The SAS unit would go to the site by helicopter and secure a perimeter with a "fire-zone". "Anything that comes into it will be blasted," he added.

"The first job is to establish whether the pilot is alive or dead. You don't do this with binoculars from a helicopter, you have to get close enough to see if they are breathing. If they are you get them out at any cost."

According to Paul Beaver, an analyst for Jane's Defence Weekly, F-117s are equipped with "a very complex and sophisticated survival system" because the aircraft was always intended for use behind enemy lines.

The aircraft's ejection capsule, which parachutes the pilot to the ground as far from the falling plane as possible, costs more than $2m (pounds 1.25m) and contains "everything, including a fishing line" that could aid the pilot's survival. The search-and-rescue effort would have been mobilised, Mr Beaver said, within seconds of the pilot's Mayday call. He speculated that other fighter planes would have been overhead within minutes, and also an Awacs communications plane capable of identifying the pilot's position on the ground.
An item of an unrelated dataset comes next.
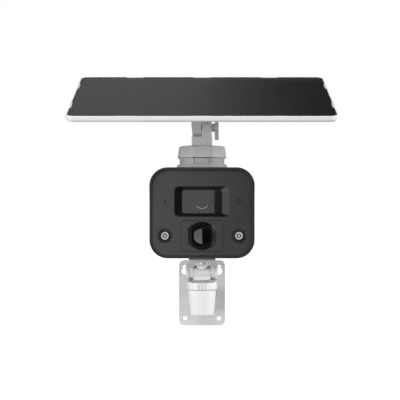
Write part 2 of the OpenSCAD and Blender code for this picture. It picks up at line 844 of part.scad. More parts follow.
module wing_bolt() {
    color("#8b8d91") translate([0, pan_y, tilt_z]) {
        rod_x(wing_bolt_r, -9.6, ear_x1 + 1);
        // Waisted hub
        translate([ear_x1 + gap, 0, 0]) rotate([0, 90, 0]) rotate_extrude() polygon([
            [0, 0], [5.3, 0], [5.3, 0.3], [4.7, 0.7], [4.3, 1.4],
            [4.3, 2.2], [4.7, 2.9], [5.3, 3.3], [5.3, 3.6], [0, 3.6]]);
        along_x(14.2, 18.4) {
            circle(5.6);
            for (s = [-1, 1]) translate([0, s * 8.6]) circle(5);
            square([7.6, 17.2], center = true);
        }
    }
}

// ---------- panel bracket ----------

module tilt_lug() {
    color("#a4a6a9") panel_space() difference() {
        union() {
            intersection() {
                union() {
                    rod_x(lug_r, -12, lug_x1);
                    translate([-12, -lug_r, 0]) cube([12 + lug_x1, 2 * lug_r, base_plate_top - 1]);
                }
                along_y(-20, 20) polygon([[-10, -lug_r - 1], [lug_x1, -lug_r - 1],
                    [lug_x1, 40], [-12, 40], [-11.6, 6]]);
            }
            panel_slab(64, 48, 4, base_plate_top - 3.6, base_plate_top);
            for (s = [-1, 1]) along_y(s * 8 - 1.2, s * 8 + 1.2)
                polygon([[-30, base_plate_top - 3.5], [-11, base_plate_top - 3.5], [-11, 13]]);
            for (s = [-1, 1]) along_y(s * 8 - 1.2, s * 8 + 1.2)
                polygon([[30, base_plate_top - 3.5], [lug_x1 - 0.1, base_plate_top - 3.5],
                    [lug_x1 - 0.1, 13.5], [1, 13.5]]);
        }
        rod_x(wing_bolt_r + run, -20, 20);
        translate([-15, 0, 0]) rotate([0, 90, 0]) cylinder(r = 4.75, h = 8, $fn = 6);
        for (sx = [-1, 1], sy = [-1, 1])
            translate([sx * 26, sy * 18, base_plate_top - 5]) cylinder(r = 1.6, h = 6);
    }
}

module friction_washer() {
    color("#303133") translate([0, pan_y, tilt_z]) difference() {
        rod_x(knuckle_r - 0.3, lug_x1 + 0.02, lug_x1 + 0.82);
        rod_x(wing_bolt_r + run, lug_x1 - 1, 1);
    }
}

module lug_nut() {
    color("#a9abae") panel_space() difference() {
        translate([-10.9, 0, 0]) rotate([0, 90, 0]) cylinder(r = 4.6, h = 3.8, $fn = 6);
        rod_x(wing_bolt_r + run, -12, 0);
    }
}

module lug_screws() {
    color("#8d8f92") panel_space() for (sx = [-1, 1], sy = [-1, 1])
        translate([sx * 26, sy * 18, base_plate_top - 3.62]) difference() {
            union() {
                translate([0, 0, -2]) cylinder(r1 = 2.4, r2 = 3.1, h = 2);
                translate([0, 0, -0.1]) cylinder(r = 1.4, h = 6.2);
            }
            translate([0, 0, -2.1]) cylinder(r = 1.2, h = 1.3, $fn = 6);
        }
}

// ---------- solar panel ----------

module panel_frame() {
    lip = panel_rise;
    color("#f4f4f3") panel_space() {
        difference() {
            union() {
                panel_slab(panel_w, panel_d, frame_r, lip - frame_t + 0.8, lip);
                panel_slab(panel_w - 1.6, panel_d - 1.6, frame_r - 0.8, lip - frame_t, lip - frame_t + 0.9);
            }
            panel_slab(panel_w - 2 * skirt, panel_d - 2 * skirt, frame_r - skirt, lip - frame_t - 1, lip);
            panel_slab(panel_w - 2 * border, panel_d - 2 * border, frame_r - border, lip - 3.4, lip + 1);
        }
        // Ledge that carries the cell sheet
        difference() {
            panel_slab(panel_w - 5, panel_d - 5, frame_r - 2.5, lip - 4.6, lip - 3.4);
            panel_slab(panel_w - 16, panel_d - 16, 4, lip - 5, lip - 3);
        }
        // Retaining tabs along the inside of the border
        for (s = [-1, 1]) {
            for (x = [-78, 0, 78])
                translate([x - 9.75, s * (panel_d / 2 - border - 0.55) - 0.6, lip - 0.7])
                    cube([19.5, 1.2, 0.7]);
            for (y = [-41, 41])
                translate([s * (panel_w / 2 - border - 0.55) - 0.6, y - 9.75, lip - 0.7])
                    cube([1.2, 19.5, 0.7]);
        }
    }
}

module panel_cover() {
    inset = 2 * border + 0.4;
    color("#2c2f36") panel_space()
        panel_slab(panel_w - inset, panel_d - inset, frame_r - border - 0.2,
            panel_rise - 1.7, panel_rise - 0.75);
}

module cell_sheet() {
    inset = 2 * border + 0.6;
    color("#1b1e26") panel_space()
        panel_slab(panel_w - inset, panel_d - inset, frame_r - border - 0.3,
            panel_rise - 3.35, panel_rise - 1.75);
}

module panel_tray() {
    z0 = base_plate_top;
    inset = 2 * skirt + 0.6;
    color("#ececeb") panel_space() difference() {
        hull() {
            panel_slab(panel_w - inset, panel_d - inset, frame_r - skirt - 0.3, z0 + 1.2, panel_rise - 4.7);
            panel_slab(panel_w - 60, panel_d - 50, 8, z0 + 0.02, z0 + 0.5);
        }
        panel_slab(panel_w - 20, panel_d - 20, 3, z0 + 1.7, panel_rise);
        for (sx = [-1, 1], sy = [-1, 1]) translate([sx * 26, sy * 18, z0 - 1]) cylinder(r = 1.45, h = 6);
    }
}

module junction_box() {
    color("#d9dadb") panel_space() {
        translate([0, 52, 0]) {
            panel_slab(44, 28, 4, base_plate_top - 8, base_plate_top);
            panel_slab(39, 23, 3, base_plate_top - 9, base_plate_top - 7.9);
        }
    }
}

wall_plate();
arm();
arm_screws();
cup_plug();
lock_collar();
stem();
stem_washer();
stem_screw();
fork();
pivot_bolt();
pivot_nut();
side_caps();
camera_screw();
d_ring();
front_hood();
front_panel();
front_seal();
rear_housing();
housing_screws();
lens_bezel();
lens_window();
lens_barrel();
front_lens();
sensor_board();
infrared_emitters();
spotlight_cups();
spotlight_lenses();
light_chips();
motion_frame();
motion_dome();
motion_sensor();
microphone();
light_sensor_window();
main_board();
battery_cells();
speaker();
antenna();
charge_socket();
card_socket();
service_flap();
power_button();
reset_button();
foot_pad();
thread_insert();
mount_flange();
mount_ring();
release_button();
button_spring();
swivel_cap();
tilt_ear();
wing_bolt();
tilt_lug();
friction_washer();
lug_nut();
lug_screws();
panel_frame();
panel_cover();
cell_sheet();
panel_tray();
junction_box();
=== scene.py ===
"""Looks of the solar-powered security camera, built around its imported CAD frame."""
import json
import math

import bmesh
import bpy
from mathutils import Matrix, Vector


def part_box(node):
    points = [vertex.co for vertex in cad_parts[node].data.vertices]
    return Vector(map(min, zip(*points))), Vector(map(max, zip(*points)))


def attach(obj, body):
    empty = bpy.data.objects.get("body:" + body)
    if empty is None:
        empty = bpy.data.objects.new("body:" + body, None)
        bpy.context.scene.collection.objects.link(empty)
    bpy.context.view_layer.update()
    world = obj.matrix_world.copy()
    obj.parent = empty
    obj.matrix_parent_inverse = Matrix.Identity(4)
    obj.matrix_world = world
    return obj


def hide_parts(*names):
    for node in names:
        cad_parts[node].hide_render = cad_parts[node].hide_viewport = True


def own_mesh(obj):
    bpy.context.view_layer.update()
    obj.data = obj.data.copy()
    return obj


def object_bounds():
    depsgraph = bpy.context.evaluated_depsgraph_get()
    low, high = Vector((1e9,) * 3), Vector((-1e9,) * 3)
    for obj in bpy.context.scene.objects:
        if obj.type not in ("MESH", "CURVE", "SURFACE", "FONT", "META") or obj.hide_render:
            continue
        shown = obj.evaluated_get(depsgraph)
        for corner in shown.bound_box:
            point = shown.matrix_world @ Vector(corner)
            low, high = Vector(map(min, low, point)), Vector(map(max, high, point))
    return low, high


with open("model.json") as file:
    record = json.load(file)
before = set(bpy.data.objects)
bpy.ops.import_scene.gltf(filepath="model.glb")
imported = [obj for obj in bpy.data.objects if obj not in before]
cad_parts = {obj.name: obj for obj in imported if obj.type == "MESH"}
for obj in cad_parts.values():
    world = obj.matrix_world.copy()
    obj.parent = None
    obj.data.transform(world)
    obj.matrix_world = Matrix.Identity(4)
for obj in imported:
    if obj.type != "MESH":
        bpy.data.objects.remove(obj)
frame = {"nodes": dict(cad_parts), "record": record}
cad_low, cad_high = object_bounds()
MM = 0.001
BODY_OF = {node: body for body, nodes in frame["record"]["behaviour"]["bodies"].items() for node in nodes}
SLOT_OF = {part["node"]: part["material_slot"] for part in frame["record"]["subparts"]}


# ---------- node helpers ----------

def new_material(name):
    """A new material, with its node tree and its shader."""
    material = bpy.data.materials.new(name)
    material.use_nodes = True
    tree = material.node_tree
    return material, tree, tree.nodes["Principled BSDF"]


def object_space(tree, stretch=(1, 1, 1)):
    """Object coordinates, stretched along each axis."""
    source = tree.nodes.new("ShaderNodeTexCoord")
    mapping = tree.nodes.new("ShaderNodeMapping")
    mapping.inputs["Scale"].default_value = stretch
    tree.links.new(source.outputs["Object"], mapping.inputs["Vector"])
    return mapping.outputs["Vector"]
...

Anti-jamming measures would have been activated to prevent enemy forces from finding the pilot, and specialist helicopter teams would be dispatched for the pick-up. In the case of Scott O'Grady, more than 40 planes were mobilised in an effort that took six days and entailed the pilot changing location by night to foil Serb forces.

Their experience in Vietnam has made US forces the acknowledged masters of search-and-rescue techniques. The ability to rescue a pilot even in wild and hostile territory is seen not just as a morale-booster for the US air force (and the opposite for an enemy air force that lacks such capability), but also as cost effective, given how much it costs to train a Stealth pilot.